Luigi vs. Airflow vs. Pinball

vtuulos · on Feb 6, 2016

We have been using Luigi in production for a year now at AdRoll, to manage a graph of tens of data processing tasks. We have been really happy with it.

You can read more about our setup in these two blog posts:

http://tech.adroll.com/blog/data/2015/09/22/data-pipelines-d...

http://tech.adroll.com/blog/data/2015/10/15/luigi.html

suresk · on Feb 7, 2016

Just curious - have you guys used the hadoop contrib stuff with Luigi? We use it almost exclusively to kick off Hadoop jobs and when I went to refactor some of my predecessors stuff that just kicked off a raw process that called 'hadoop jar' to the hadoop contrib stuff, I ran into a lot of weird issues (largely, the way arguments get passed to the hadoop job).

Just was curious if many other people were using the hadoop contrib stuff successfully, or if I am trying to use something that isn't very well supported.

vtuulos · on Feb 7, 2016

No, we haven't used Luigi with Hadoop. For batch processing we use containerized jobs with a simple job queue, like described in the blog article.

vikiomega9 · on Feb 7, 2016

I find a lot of the use cases end up using hadoop anyway and I was wondering why tools like oozie are not used. It appears as if such projects are feats of engineering and nothing more. I might be gravely mistaken but that's how I see. Comments that suggest otherwise would be greatly appreciated. EDIT: I also find it odd that one might write a workflow manager because they can't find an equivalent one for python.

suresk · on Feb 7, 2016

Common complaints I've heard about Oozie is that it has a high learning curve, not a great UI, and people hate the fact that it is XML based. This is a pretty decent comparison of Oozie vs Luigi (and Azkaban):

http://www.slideshare.net/jcrobak/data-engineermeetup-201309

vikiomega9 · on Feb 7, 2016

That presentation was pretty good with the good and bad takes. Do you think frameworks like Casacading or spark make things a lot easier as a higher abstraction on hadoop / different compute model?

suresk · on Feb 7, 2016

I haven't tried Cascading, but I've started doing some stuff with Spark and really like it. I feel like it is usually an easier abstraction to work with and it is a lot easier to prototype and experiment with.

mtrn · on Feb 8, 2016

We have been using Luigi for a larger project and it works fine. Some people have a bit of a hard time understanding what it is about and why at least some software for scheduling is needed. I find the notion of "make for data" useful.

After a presentation on Luigi in a Python User Group, we had a lively discussion about certain features. One issue that came up was the fact, that downstream tasks are not necessarily recomputed, once you change something in the code. For that to happen, you would have to keep track of the source code as well. Similarities with Nix came up, where a change in code leads to a different ID, so all changes can be tracked.

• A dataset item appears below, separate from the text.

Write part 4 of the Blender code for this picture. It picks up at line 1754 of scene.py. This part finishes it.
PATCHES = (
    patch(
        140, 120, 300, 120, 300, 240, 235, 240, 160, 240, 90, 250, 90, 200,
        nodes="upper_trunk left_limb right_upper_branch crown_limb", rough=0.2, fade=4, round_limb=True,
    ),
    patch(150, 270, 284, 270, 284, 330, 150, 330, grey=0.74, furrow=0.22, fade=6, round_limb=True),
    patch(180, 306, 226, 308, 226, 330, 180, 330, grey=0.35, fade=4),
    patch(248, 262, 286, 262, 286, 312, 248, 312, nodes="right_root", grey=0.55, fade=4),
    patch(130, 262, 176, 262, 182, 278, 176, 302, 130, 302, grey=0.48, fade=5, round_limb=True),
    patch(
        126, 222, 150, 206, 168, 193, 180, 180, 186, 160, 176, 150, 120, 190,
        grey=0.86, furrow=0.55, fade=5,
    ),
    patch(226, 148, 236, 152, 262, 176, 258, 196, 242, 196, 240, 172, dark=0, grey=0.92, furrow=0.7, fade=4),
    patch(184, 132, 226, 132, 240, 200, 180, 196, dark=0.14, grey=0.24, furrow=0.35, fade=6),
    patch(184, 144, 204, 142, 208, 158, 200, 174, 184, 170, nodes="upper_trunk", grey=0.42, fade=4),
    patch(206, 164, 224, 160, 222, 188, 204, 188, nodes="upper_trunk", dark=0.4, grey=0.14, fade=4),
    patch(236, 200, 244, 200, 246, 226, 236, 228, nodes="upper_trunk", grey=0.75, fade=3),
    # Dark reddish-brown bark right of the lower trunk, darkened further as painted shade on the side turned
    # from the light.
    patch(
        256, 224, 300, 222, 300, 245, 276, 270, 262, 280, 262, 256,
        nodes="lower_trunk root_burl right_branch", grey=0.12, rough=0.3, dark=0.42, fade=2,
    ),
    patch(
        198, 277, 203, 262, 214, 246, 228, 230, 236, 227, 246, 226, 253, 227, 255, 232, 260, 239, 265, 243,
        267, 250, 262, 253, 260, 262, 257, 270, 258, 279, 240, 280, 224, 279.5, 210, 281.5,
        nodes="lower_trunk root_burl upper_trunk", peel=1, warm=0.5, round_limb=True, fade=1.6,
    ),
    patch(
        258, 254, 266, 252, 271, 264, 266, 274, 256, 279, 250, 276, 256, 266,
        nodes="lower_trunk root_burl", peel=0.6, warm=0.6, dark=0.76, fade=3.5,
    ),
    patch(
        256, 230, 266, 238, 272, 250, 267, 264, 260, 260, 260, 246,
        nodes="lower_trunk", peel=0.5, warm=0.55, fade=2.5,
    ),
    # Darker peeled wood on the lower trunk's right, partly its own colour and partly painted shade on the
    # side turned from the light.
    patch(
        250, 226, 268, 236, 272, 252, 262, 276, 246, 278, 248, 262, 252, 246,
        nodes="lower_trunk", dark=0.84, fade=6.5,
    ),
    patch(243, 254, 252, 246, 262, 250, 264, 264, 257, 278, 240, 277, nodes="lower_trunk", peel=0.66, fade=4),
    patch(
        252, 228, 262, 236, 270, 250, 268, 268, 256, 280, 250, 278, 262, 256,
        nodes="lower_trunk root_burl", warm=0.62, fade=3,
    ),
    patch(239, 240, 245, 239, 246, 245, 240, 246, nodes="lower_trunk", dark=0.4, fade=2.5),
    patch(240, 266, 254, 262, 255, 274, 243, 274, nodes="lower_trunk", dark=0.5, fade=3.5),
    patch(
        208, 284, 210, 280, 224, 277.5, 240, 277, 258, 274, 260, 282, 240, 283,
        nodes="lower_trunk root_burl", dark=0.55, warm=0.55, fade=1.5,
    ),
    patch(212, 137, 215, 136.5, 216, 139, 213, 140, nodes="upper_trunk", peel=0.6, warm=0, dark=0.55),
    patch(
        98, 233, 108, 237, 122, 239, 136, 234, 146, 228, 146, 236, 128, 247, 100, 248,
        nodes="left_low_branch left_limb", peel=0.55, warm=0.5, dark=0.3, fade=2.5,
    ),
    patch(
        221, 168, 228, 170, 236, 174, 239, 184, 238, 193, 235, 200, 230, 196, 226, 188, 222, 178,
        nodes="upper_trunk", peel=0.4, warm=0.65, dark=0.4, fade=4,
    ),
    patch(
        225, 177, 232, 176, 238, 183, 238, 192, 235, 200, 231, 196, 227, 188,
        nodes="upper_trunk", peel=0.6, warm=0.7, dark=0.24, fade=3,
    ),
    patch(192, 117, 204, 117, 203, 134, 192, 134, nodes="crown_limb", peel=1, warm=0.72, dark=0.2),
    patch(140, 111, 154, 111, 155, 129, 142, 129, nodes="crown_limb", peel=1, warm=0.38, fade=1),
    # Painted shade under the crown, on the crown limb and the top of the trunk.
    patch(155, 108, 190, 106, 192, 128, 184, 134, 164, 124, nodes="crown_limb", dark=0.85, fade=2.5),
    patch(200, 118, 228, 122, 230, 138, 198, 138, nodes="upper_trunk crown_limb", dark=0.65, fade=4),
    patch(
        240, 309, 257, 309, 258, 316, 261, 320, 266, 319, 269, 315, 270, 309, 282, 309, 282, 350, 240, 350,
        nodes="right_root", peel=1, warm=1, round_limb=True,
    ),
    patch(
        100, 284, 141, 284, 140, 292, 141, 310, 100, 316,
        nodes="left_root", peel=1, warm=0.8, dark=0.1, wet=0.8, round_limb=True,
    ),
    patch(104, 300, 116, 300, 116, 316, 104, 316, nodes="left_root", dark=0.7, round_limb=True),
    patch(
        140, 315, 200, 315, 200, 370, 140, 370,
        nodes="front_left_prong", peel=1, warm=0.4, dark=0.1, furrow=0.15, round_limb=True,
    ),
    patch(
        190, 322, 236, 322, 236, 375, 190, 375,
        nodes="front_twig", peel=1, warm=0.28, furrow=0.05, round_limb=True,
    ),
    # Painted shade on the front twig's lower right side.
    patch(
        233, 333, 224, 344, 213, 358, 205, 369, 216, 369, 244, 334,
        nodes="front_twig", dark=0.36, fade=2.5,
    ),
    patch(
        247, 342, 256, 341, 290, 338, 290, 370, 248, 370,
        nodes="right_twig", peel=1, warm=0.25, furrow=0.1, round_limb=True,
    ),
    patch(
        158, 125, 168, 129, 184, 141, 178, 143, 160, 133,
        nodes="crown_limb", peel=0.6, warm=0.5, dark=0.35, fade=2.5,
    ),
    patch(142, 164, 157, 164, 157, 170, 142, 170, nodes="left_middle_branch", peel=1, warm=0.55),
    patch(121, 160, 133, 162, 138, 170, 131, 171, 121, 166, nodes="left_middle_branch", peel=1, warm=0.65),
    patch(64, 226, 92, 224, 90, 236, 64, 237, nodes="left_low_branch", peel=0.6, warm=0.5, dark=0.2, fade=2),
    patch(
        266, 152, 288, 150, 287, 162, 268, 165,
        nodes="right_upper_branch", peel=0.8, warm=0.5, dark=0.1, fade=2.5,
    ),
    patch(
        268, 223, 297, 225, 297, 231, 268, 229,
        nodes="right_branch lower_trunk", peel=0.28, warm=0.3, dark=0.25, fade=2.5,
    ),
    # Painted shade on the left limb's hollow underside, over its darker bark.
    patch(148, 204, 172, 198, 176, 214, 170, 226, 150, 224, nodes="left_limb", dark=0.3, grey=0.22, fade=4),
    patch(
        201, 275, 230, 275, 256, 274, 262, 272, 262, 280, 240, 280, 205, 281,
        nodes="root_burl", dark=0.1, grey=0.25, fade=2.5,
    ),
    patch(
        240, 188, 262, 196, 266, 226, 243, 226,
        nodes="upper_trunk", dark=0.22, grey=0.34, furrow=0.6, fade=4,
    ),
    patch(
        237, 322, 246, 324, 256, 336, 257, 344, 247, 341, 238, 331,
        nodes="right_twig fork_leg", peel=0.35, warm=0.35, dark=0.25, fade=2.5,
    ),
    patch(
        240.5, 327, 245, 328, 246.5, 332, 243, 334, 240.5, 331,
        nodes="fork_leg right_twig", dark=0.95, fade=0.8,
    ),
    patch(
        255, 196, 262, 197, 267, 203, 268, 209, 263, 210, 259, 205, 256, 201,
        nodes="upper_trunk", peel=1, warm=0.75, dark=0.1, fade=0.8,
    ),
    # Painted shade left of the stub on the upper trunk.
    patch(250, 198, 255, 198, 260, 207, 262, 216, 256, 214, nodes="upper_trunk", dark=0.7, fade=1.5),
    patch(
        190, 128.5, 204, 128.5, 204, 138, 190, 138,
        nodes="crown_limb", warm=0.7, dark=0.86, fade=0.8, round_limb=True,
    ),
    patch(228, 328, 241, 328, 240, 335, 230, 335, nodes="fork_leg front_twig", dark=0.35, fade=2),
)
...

Shameless plug: When I started using Luigi, I missed some auto-generated filename feature for task outputs, so I wrote a utility library for that (and a few other things): https://git.io/vg4D0

twunde · on Feb 6, 2016

The most interesting part of this are the links to the actual reviews

harlowja · on Feb 7, 2016

Don't forget another one (used by openstack projects):

http://docs.openstack.org/developer/taskflow/

Comments/questions welcome!

suresk · on Feb 7, 2016

Good write up. We've been pretty happy with Luigi, but built-in scheduling would be really, really nice, so going to have to take a look at Airflow.

thesorrow · on Feb 7, 2016

We are using airflow to schedule backups for our servers and it's been really stable so far !